_Exercise_.
Repeat exactly, please, the lines that begin at the start of the listing and end at the line holding "return abs(abs(vert.co.y) - face)".

## Start Material

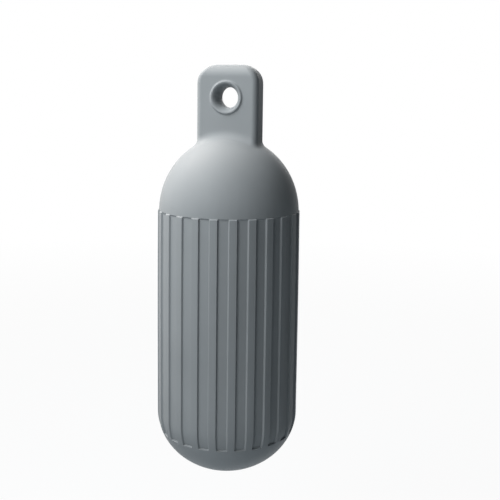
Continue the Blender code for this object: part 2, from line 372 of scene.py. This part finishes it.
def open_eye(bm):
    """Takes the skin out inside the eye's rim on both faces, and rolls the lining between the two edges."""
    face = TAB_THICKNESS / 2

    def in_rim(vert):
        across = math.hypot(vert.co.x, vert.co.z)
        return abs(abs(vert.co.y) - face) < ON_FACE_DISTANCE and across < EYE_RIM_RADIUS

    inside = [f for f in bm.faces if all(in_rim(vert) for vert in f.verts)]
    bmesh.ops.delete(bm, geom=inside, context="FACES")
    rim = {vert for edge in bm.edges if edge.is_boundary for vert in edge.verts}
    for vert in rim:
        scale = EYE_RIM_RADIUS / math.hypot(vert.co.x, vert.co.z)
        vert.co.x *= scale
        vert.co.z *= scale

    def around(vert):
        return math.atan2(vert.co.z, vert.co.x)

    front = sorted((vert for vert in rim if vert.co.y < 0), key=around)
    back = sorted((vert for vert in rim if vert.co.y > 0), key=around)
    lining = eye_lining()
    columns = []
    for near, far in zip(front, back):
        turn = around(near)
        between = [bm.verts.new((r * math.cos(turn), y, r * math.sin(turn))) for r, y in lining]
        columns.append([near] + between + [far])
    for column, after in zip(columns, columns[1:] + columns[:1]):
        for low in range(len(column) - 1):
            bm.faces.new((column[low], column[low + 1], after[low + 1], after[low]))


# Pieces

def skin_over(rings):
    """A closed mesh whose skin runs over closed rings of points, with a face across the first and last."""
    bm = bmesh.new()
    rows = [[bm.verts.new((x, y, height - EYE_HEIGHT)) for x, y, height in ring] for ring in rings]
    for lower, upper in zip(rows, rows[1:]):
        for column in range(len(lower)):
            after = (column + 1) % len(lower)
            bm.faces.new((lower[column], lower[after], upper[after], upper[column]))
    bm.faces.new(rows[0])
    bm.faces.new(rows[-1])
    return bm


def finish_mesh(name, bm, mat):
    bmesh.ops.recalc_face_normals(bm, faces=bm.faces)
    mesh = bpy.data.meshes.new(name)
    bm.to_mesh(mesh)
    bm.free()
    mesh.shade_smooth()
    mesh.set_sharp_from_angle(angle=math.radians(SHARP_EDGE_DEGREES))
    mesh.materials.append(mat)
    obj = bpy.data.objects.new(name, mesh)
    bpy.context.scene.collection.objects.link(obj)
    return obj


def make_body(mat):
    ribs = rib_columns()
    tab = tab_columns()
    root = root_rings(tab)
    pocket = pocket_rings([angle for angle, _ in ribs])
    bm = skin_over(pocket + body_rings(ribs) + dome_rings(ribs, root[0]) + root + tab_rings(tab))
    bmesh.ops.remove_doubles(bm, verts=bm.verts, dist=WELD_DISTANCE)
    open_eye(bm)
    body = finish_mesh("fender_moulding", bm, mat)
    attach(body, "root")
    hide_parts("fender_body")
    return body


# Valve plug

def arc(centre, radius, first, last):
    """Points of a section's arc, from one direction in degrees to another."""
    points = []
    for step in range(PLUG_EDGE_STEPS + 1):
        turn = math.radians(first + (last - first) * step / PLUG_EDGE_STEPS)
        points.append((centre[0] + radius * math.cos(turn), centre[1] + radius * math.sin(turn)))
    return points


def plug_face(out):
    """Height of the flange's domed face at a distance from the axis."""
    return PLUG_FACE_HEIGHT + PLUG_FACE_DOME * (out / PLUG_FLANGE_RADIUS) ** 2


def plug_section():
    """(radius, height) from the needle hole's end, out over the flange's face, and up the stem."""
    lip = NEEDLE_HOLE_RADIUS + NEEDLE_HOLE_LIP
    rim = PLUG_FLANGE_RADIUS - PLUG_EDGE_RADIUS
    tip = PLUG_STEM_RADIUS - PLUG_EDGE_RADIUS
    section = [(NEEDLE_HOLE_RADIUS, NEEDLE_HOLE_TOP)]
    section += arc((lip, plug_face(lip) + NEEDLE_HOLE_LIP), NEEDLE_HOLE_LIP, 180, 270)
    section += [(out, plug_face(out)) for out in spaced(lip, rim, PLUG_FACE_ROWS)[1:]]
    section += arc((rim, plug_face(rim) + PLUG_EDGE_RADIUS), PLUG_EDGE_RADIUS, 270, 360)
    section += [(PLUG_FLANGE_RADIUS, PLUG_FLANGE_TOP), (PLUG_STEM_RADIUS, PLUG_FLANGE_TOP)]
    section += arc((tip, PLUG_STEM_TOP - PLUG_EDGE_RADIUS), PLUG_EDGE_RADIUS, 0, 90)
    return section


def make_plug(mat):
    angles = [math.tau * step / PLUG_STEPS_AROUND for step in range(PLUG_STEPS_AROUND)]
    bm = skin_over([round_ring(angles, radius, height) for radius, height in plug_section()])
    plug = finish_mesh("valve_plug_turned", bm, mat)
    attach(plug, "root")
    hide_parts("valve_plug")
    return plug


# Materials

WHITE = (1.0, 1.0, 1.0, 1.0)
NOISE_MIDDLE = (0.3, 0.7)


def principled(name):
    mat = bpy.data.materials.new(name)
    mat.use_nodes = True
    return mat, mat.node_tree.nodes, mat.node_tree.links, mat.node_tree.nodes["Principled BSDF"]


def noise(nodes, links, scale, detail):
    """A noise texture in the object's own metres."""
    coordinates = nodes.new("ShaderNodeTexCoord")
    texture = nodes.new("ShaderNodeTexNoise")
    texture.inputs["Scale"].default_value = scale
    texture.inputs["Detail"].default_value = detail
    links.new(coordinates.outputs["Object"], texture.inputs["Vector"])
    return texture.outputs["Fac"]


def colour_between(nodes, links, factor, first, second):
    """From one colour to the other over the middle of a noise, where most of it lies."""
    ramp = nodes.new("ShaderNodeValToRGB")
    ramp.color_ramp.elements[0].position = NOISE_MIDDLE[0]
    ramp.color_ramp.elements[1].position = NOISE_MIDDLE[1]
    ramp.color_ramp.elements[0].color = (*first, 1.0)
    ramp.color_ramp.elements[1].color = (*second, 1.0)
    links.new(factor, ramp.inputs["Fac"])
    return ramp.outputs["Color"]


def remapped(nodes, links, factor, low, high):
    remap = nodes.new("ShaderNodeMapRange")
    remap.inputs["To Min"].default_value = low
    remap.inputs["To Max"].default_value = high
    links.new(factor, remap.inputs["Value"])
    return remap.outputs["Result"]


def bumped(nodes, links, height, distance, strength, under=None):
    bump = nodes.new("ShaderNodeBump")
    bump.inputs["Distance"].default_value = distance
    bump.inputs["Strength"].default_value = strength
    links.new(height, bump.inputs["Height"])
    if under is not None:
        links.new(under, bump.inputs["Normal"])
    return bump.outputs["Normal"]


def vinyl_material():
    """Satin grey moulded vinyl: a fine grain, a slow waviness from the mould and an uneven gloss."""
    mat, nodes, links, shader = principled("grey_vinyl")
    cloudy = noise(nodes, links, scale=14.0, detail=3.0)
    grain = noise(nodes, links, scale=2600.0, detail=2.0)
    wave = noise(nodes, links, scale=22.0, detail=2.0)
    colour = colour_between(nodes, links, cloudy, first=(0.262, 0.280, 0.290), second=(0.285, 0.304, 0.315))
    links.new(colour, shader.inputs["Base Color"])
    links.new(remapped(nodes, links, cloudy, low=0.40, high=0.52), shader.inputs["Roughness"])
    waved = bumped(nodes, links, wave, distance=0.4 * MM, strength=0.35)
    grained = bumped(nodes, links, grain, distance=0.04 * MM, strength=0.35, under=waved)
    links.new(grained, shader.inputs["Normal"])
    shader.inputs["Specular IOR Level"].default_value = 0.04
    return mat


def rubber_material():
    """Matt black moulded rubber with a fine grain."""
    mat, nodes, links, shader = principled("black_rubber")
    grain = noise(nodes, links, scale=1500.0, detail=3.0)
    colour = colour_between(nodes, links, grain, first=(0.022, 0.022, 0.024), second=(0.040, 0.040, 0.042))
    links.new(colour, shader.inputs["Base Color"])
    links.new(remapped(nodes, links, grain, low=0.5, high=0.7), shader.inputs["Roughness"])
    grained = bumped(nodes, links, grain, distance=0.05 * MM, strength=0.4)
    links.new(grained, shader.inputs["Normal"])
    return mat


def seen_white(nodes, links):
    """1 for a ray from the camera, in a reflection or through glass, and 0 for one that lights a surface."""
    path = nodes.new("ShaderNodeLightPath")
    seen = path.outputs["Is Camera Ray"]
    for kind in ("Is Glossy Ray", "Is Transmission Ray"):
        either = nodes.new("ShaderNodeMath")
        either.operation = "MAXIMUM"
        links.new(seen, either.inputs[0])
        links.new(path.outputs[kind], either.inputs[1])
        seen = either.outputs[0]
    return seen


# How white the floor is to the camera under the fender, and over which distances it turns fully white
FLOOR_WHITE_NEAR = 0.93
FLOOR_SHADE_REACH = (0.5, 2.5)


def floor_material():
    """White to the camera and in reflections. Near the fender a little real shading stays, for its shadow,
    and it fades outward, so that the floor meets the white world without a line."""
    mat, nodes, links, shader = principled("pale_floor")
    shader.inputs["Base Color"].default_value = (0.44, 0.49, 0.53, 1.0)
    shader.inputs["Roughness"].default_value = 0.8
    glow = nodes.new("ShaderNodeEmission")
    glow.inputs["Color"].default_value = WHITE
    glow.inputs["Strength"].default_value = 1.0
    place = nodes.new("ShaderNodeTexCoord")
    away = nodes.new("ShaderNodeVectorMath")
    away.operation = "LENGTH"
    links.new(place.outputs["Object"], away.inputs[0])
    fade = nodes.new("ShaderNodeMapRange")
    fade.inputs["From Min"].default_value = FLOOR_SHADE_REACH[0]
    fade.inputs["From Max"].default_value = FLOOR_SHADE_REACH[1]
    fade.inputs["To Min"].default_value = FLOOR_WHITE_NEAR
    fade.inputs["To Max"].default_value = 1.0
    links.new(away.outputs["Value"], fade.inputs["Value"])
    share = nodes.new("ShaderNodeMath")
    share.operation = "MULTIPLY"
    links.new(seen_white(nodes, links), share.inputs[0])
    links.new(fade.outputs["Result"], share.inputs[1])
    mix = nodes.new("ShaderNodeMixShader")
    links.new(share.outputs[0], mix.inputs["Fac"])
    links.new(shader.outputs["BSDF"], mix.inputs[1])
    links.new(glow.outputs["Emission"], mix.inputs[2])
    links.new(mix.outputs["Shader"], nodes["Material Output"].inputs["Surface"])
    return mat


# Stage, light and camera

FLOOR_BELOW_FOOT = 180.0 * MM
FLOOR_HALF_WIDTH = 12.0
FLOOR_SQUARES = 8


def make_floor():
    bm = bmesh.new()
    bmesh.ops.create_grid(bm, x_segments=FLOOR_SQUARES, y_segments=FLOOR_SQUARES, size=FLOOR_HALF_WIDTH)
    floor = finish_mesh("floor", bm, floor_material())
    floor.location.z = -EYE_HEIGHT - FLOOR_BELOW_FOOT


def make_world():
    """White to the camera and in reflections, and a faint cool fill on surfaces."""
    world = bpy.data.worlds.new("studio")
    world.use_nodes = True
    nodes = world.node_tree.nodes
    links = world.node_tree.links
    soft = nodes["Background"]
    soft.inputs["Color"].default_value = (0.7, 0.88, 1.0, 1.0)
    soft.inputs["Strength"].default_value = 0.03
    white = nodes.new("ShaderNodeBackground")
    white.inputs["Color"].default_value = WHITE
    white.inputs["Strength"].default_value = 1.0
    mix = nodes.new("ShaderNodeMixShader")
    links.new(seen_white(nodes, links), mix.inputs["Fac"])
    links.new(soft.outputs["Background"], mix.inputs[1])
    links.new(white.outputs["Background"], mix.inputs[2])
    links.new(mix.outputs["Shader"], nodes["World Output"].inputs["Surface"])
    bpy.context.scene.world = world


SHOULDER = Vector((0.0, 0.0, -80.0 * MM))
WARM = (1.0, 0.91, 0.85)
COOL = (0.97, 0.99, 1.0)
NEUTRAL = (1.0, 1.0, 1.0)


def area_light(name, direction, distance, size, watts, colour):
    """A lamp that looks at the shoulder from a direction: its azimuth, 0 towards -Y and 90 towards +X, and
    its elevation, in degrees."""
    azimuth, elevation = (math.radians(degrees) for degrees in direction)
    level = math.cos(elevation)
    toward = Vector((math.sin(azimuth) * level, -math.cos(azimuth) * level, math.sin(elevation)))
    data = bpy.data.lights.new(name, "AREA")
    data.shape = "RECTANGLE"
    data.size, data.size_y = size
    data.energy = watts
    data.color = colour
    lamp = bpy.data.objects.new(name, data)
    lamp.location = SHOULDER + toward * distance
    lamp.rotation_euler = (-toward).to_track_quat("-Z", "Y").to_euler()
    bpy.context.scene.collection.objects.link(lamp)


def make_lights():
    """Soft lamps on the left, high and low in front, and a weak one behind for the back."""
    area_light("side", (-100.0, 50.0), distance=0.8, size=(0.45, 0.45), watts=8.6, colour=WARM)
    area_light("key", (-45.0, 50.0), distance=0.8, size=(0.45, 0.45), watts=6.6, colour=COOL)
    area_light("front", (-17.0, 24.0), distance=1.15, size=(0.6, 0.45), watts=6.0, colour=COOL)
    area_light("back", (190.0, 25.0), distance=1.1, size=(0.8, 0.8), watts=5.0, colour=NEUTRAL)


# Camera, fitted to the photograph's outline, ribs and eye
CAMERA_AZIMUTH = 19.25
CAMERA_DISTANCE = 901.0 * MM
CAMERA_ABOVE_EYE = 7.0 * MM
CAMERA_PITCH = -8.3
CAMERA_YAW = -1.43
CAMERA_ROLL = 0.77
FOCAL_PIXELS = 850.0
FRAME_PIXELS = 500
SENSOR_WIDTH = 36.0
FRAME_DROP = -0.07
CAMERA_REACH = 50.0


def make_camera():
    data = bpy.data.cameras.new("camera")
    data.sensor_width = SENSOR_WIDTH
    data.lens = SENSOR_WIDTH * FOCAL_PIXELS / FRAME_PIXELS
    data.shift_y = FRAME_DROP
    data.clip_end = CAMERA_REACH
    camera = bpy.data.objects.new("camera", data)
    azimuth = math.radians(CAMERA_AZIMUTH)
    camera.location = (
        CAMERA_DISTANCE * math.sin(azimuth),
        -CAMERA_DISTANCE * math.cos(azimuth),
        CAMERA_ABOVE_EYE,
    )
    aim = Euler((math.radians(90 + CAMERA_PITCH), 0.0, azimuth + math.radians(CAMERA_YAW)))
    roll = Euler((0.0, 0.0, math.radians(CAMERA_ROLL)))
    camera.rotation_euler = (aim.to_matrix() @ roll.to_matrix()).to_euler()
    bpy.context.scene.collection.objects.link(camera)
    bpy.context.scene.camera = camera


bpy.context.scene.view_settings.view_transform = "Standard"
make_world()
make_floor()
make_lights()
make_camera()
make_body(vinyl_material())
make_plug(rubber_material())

## End Material

_Answer to this task_.
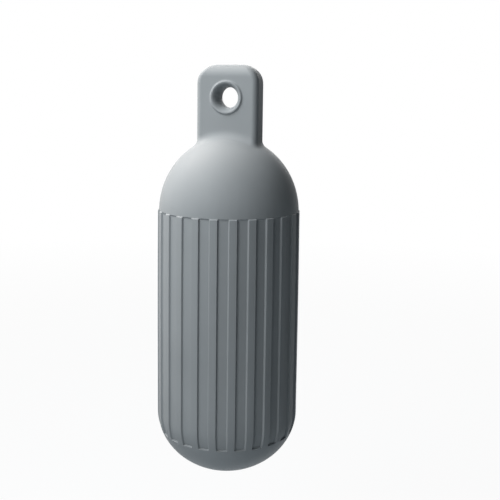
Continue the Blender code for this object: part 2, from line 372 of scene.py. This part finishes it.
def open_eye(bm):
    """Takes the skin out inside the eye's rim on both faces, and rolls the lining between the two edges."""
    face = TAB_THICKNESS / 2

    def in_rim(vert):
        across = math.hypot(vert.co.x, vert.co.z)
        return abs(abs(vert.co.y) - face) < ON_FACE_DISTANCE and across < EYE_RIM_RADIUS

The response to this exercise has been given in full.